The invention provides methods and apparatus for initially calibrating, or periodically recalibrating, the electronic and/or logic means of a scanner so as to ensure accurate scanning of a document, or a window within a document, without the need to rely upon a fixed and non-varying physical relationship between the sensor array, the moving footprint of light, the platen, and other elements of the scanner.
An advantage of the invention is to provide a scanner wherein the mechanical construction and alignment of various scanner members and parameters, such as the sensor array, the optical magnification of the scanning light footprint, and the position of the light path, can be constructed more easily, more economically, and to less stringent engineering specifications than was possible in the prior art.
It is a further advantage of the invention to provide a scanner which can be calibrated without the need to accurately position a test target on the scanner""s platen for calibration purposes.

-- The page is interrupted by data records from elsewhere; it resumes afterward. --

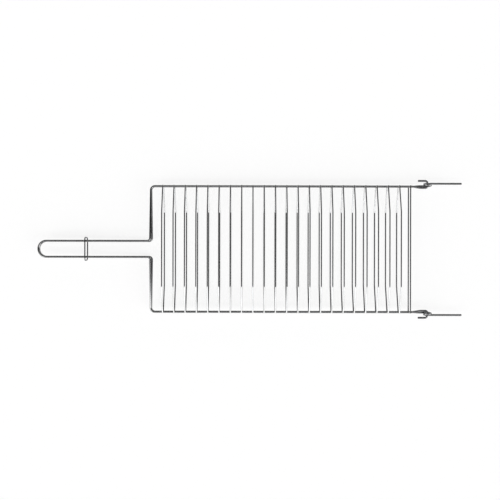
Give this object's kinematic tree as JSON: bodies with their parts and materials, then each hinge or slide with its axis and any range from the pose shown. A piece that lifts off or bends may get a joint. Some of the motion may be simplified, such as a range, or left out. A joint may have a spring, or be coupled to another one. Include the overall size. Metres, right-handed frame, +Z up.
{
  "type": "double grill grate",
  "caption": "Folding double grate of bent round wire: hinged upper and lower grids of cranked bars, looped handles, a slide ring and support arms.",
  "frame": {"origin": "middle of the footprint, on the surface that the lower bars lie on", "axes": "+X from the handle to the support arms, +Y along the cross bars, +Z up"},
  "size_m": [0.7433, 0.2432, 0.036],
  "materials": {
    "frame_wire": "bright plated, light use",
    "bar_wire": "bright plated, light use",
    "ring_wire": "bright plated, light use"
  },
  "bodies": {
    "lower_grid": {"lower_frame": "frame_wire", "lower_end_bar": "bar_wire", "lower_bar_1": "bar_wire", "lower_bar_2": "bar_wire", "lower_bar_3": "bar_wire", "lower_bar_4": "bar_wire", "lower_bar_5": "bar_wire", "lower_bar_6": "bar_wire", "lower_bar_7": "bar_wire", "lower_bar_8": "bar_wire", "lower_bar_9": "bar_wire", "lower_bar_10": "bar_wire", "lower_bar_11": "bar_wire", "lower_bar_12": "bar_wire", "lower_bar_13": "bar_wire", "lower_bar_14": "bar_wire", "lower_bar_15": "bar_wire", "lower_bar_16": "bar_wire", "lower_bar_17": "bar_wire", "lower_bar_18": "bar_wire", "lower_bar_19": "bar_wire", "lower_bar_20": "bar_wire", "lower_bar_21": "bar_wire", "lower_bar_22": "bar_wire"},
    "upper_grid": {"upper_frame": "frame_wire", "upper_end_bar": "bar_wire", "upper_bar_1": "bar_wire", "upper_bar_2": "bar_wire", "upper_bar_3": "bar_wire", "upper_bar_4": "bar_wire", "upper_bar_5": "bar_wire", "upper_bar_6": "bar_wire", "upper_bar_7": "bar_wire", "upper_bar_8": "bar_wire", "upper_bar_9": "bar_wire", "upper_bar_10": "bar_wire", "upper_bar_11": "bar_wire", "upper_bar_12": "bar_wire", "upper_bar_13": "bar_wire", "upper_bar_14": "bar_wire", "upper_bar_15": "bar_wire", "upper_bar_16": "bar_wire", "upper_bar_17": "bar_wire", "upper_bar_18": "bar_wire", "upper_bar_19": "bar_wire", "upper_bar_20": "bar_wire", "upper_bar_21": "bar_wire", "upper_bar_22": "bar_wire"},
    "ring": {"slide_ring": "ring_wire"}
  },
  "joints": [
    {"name": "grid_hinge", "type": "hinge", "parent": "lower_grid", "child": "upper_grid", "pos_m": [0.31065, 0, 0.01995], "axis": [0, 1, 0], "range_deg": [0, 180]},
    {"name": "ring_slide", "type": "slide", "parent": "lower_grid", "child": "ring", "axis": [-1, 0, 0], "range_m": [0, 0.088]}
  ]
}
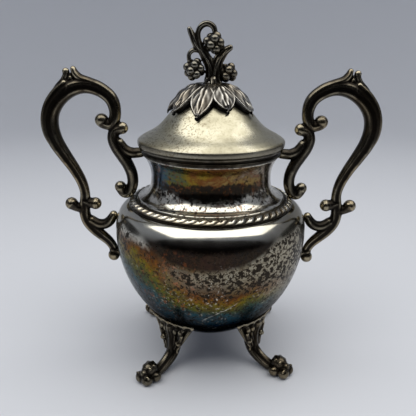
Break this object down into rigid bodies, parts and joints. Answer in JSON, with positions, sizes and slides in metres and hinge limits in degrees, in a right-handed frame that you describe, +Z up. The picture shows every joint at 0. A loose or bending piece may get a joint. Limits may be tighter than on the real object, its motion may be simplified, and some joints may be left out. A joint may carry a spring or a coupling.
{
  "type": "covered sugar bowl",
  "caption": "Covered footed sugar bowl of aged silver plate with scroll handles, a gadroon band, and a lift-off domed lid with a leaf cup and grape-vine finial.",
  "frame": {"origin": "on the bowl's axis at the floor, under the centre of its feet", "axes": "+Z up along the bowl's axis; the handles lie in the XZ plane; the front is -Y"},
  "size_m": [0.189, 0.11, 0.1927],
  "materials": {
    "belly_silver": "polished silver plate under amber, brown and blue tarnish with black pitting",
    "neck_silver": "polished silver plate under teal and amber tarnish",
    "rim_silver": "darkened moulding with a bright worn edge",
    "band_silver": "bright lobes with black recesses",
    "cast_silver": "brown-black oxidised casting with worn golden highlights",
    "lid_silver": "warm polished silver plate with fine specks",
    "leaf_silver": "oxidised casting with worn bright veins",
    "finial_silver": "blackened casting with pale highlights",
    "brass_fixing": "dull plated brass"
  },
  "bodies": {
    "bowl": {"bowl_shell": "belly_silver", "neck_collar": "neck_silver", "mouth_rim": "rim_silver", "gadroon_band": "band_silver", "foot_front_left": "cast_silver", "foot_front_right": "cast_silver", "foot_rear_right": "cast_silver", "foot_rear_left": "cast_silver", "handle_left": "cast_silver", "handle_right": "cast_silver"},
    "lid": {"lid_shell": "lid_silver", "lid_bezel": "lid_silver", "leaf_cup": "leaf_silver", "finial": "finial_silver", "finial_stud": "brass_fixing", "finial_washer": "brass_fixing", "finial_nut": "brass_fixing"}
  },
  "joints": [
    {"name": "lid_lift", "type": "slide", "parent": "bowl", "child": "lid", "axis": [0, 0, 1], "range_m": [0, 0.09]}
  ]
}
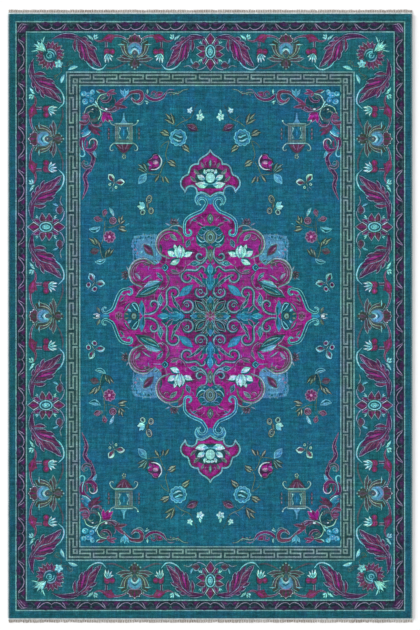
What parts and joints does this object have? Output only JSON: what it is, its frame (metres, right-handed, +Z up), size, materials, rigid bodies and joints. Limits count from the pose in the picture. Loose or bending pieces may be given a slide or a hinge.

While past scanner manufacturing and calibration techniques have required a scanner""s platen to be correctly oriented with respect to various scanner members and parameters, or have required the placement of a test target on a scanner""s platen so that the test target can be scanned for the purpose of making adjustments in the use and interpretation of light readings taken by a sensor array, the invention disclosed herein provides a novel construction and arrangement whereby operation of the invention accurately determines the orientation of a scanner""s platen with respect to scanner members such as the sensor array, the optical magnification of the scanning light footprint, and the position of the light path. At the same time that the orientation of the platen is determined, or closely in conjunction with said determination, the document referencing corner of the platen can also be determined, as taught by Stein et al. The orientation of the platen may be stored in memory so that recalibration of the scanner need only occur at periodic intervals rather than each time the scanner is turned on.